If I understand correctly the idea behind these metrics are taken from "rethinking semantic segmentation evaluation" paper, but could you explain to me how could I obtain AP,TPs,FPs,FNs for instance segmentation task?

andreaceruti commented 2 years ago

@bertsky this is the image I have used as example. On the left you can see the ground truth and on the right you can see the detections example

bertsky commented 2 years ago

@andreaceruti this is off topic here and too verbose – let's discuss in ocrd_segment

volcanolee4 commented 2 years ago

@bertsky Hi! I don't think it is an arbitrary choice in cocoeval.evaluate() function. (as you say ,the arbitrary choice means "of whichever DT came first to "reserve" the GT"). Before a dt find its correct gt,the list of dt has already been sorted by their class confidence score, so if a dt can "come first",that means this dt has a higher class confidence score.In conclusion,if a gt meets more then one dt,the dt who has the highest class confidence score can match this gt.

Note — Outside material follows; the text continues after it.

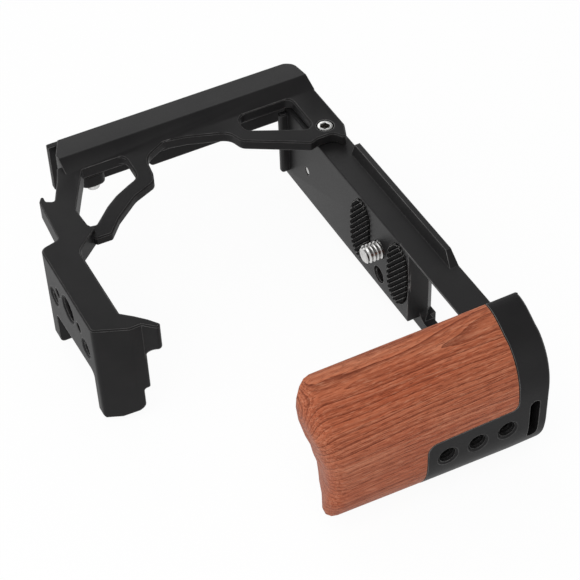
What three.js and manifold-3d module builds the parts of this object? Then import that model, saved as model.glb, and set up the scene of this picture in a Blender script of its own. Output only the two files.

bertsky commented 2 years ago

@volcanolee4 I did not say the choice was random though. (In fact, I did allude to the fact the candidates are sorted by confidence with my formulation GT is already reserved from some earlier – i.e. higher-scoring – DT.)

But (given the actual problem to solve here – how to adequately compare a given prediction with the true segmentation) I insist that choice is arbitrary: any DT candidate with just slightly higher confidence but much lower relative or absolute overlap can replace the natural best fit for a GT region. (And that assignment then not only becomes exclusive for the GT, it can also prevent the DT from matching at all.) It is one thing to factor in the confidence of a predictor, but another to properly assess its accuracy. The current implementation not only conflates the two, it makes both impossible.